DES MOINES, Iowa — When a group of 18 evangelical Christian voters gathered here pondered whether they thought Donald Trump won the 2020 presidential election, 15 of them raised their hands. But that doesn’t mean they’ll be caucusing for the former president in January.
That was one of the headline findings of a focus group convened by GOP pollster Frank Luntz on the eve of the Family Leadership Summit, an evangelical gathering that drew a host of non-Trump Republican presidential candidates to Iowa Friday.
Luntz assembled the focus group of Des Moines-area voters on behalf of the Family Leader using basic criteria: They needed to consider themselves either “conservative” or “strongly conservative,” attend church at least once a week, and identify as either born-again Christian or evangelical. It’s a group with enormous influence over the outcome of next year’s Iowa caucuses — and it’s a group that is fond of Trump but not completely wedded to him.
“It feels like at some point he swallowed a fifth grader that’s always trying to get out. These insults toward people keep coming out of his mouth.” said Patti Parlee, 65, from Urbandale.
Recent Iowa caucuses prove that to win the state, candidates must first win over evangelicals. Sixty four percent of voters in the 2016 Iowa caucus identified as evangelical or born-again Christians. And Texas Sen. Ted Cruz outperformed Trump with evangelicals by 12 points in 2016, according to the NBC News exit poll, propelling Cruz to an early victory.
Likewise, in 2012 and 2008, evangelical voters preferred caucus winners Rick Santorum and Mike Huckabee.

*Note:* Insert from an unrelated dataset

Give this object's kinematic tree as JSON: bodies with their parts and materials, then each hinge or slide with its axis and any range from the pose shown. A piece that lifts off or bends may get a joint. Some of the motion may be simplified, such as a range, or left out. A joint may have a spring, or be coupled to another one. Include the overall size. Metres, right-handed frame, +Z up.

So far this year, evangelicals nationally favor Trump: The former president took 54% support from evangelicals in NBC News’ most recent national GOP primary poll, compared with 26% for Florida Gov. Ron DeSantis. No one else was in double digits.

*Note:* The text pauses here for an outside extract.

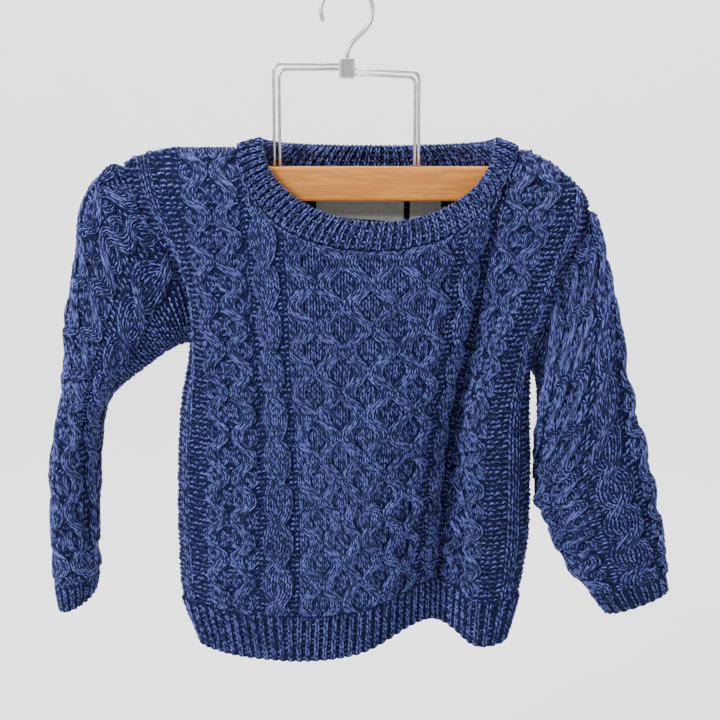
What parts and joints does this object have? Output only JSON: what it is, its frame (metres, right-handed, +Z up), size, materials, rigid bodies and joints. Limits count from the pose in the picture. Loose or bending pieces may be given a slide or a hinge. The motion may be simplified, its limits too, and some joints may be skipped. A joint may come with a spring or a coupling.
{
  "type": "aran sweater on a hanger",
  "caption": "Child's crew-neck aran sweater in marled navy wool, with honeycomb and rope cables front and back, hanging on a wooden clamp hanger with a wire frame and hook.",
  "frame": {"origin": "inner top of the hook, where the rail carries it", "axes": "+X to the viewer's right along the bar, -Y the way the garment's front faces, +Z up"},
  "size_m": [0.5357, 0.1322, 0.5603],
  "materials": {
    "wool": "marled navy and denim-blue wool, cable knit",
    "label": "off-white woven tape, bare",
    "wood": "clear satin lacquer on beech",
    "steel": "plated wire"
  },
  "bodies": {
    "root": {"body_front": "wool", "body_back": "wool", "sleeve_left": "wool", "sleeve_right": "wool", "neckband": "wool", "label_neck": "label", "label_size": "label", "slat_front": "wood", "slat_back": "wood", "hook_collar": "steel", "wire_outer_left": "steel", "wire_inner_left": "steel", "wire_outer_right": "steel", "wire_inner_right": "steel", "hook": "steel"}
  },
  "joints": []
}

When asked who they thought the most truthful politician was, the Iowa focus group respondents most often cited Trump, DeSantis and South Carolina Sen. Tim Scott, of whom Bryan Moon, 61, said: “He could sell me anything and I’d buy it. I believe him.”
And when tasked with defining what the truth even is, one respondent gave a simple answer: Jesus Christ. But these voters believe their faith and opinions are “under attack,” as Republican presidential candidates try to prove they are willing to defend them.
“I have been under attack in one way on Facebook,” said Tammy Negrete, 60, a retired dental hygienist from Ankeny. “I commented on our city posting something about the gay pride month and I literally was attacked by people who don’t even know me.”
David Bush, 61, a real estate developer, said, “There’s a terrible misconception that Christians hate gay people.” Karen L. chimed in, saying, “They’ve created this narrative that if you don’t approve of my lifestyle, you hate me and that’s just not the truth. Anybody who’s had a child knows that they can love somebody without approving of what they’ve done.”
Some admitted they’re ready to move on from Trump or never favored him, but more often for personal or policy differences as opposed to concerns about his electability.
“Trump looks [to] see, where’s the wind blowing, and then drives in that direction, whether it’s the right direction or not,” said law student Thomas Kinley, 26. “He’s too focused on what other people think and about being liked.”
In a state that gives priority to retail politics, some of the respondents pointed to Trump’s penchant for “trash talks” as a deterrent. He has recently garnered criticism for angry statements about Iowa Gov. Kim Reynolds, who has not endorsed him in the 2024 race but has appeared with DeSantis at several campaign events.
“So many people say policy over personality, but it’s, I personally did not vote for Trump because I couldn’t get past the personality,” said Heather Schnathorst. “I have three sons and I want them to have a president that they can admire and look up to and want to be like.”
Although many of the voters assembled by Luntz didn’t seem to be voting based on electability, a number were quick to outline Trump’s vulnerabilities heading into a potential rematch with President Joe Biden, including his possible difficulty attracting new voters beyond his base and swaying independents.
“Has he gained any new voters since November 2020 to now? I mean, do you know of any people that now support Trump that didn’t support him then? I mean, it’s, he’s only losing voters in my view,” said Kinley.
While many remain undecided or open to alternative GOP candidates, Karen L. is sure of the type of candidate she won’t support. (Focus group participants were identified by first name and last initial; only some agreed to provide more information to NBC News.)
“I don’t want to hear them talking about working across the aisle because to me, that’s code for I’m weak and I’m going to do whatever the Democrats force me to do. I’m not going to stand up and stand my ground,” she said.
Among a group of voters selected based on the strength of their convictions, some have lost faith in the former president and remain open to new GOP leadership.
“President Trump, I voted for you twice. I moved to unanimous support in my local caucus in 2020,” said David K. “But you cannot win this next election, one way or the other.”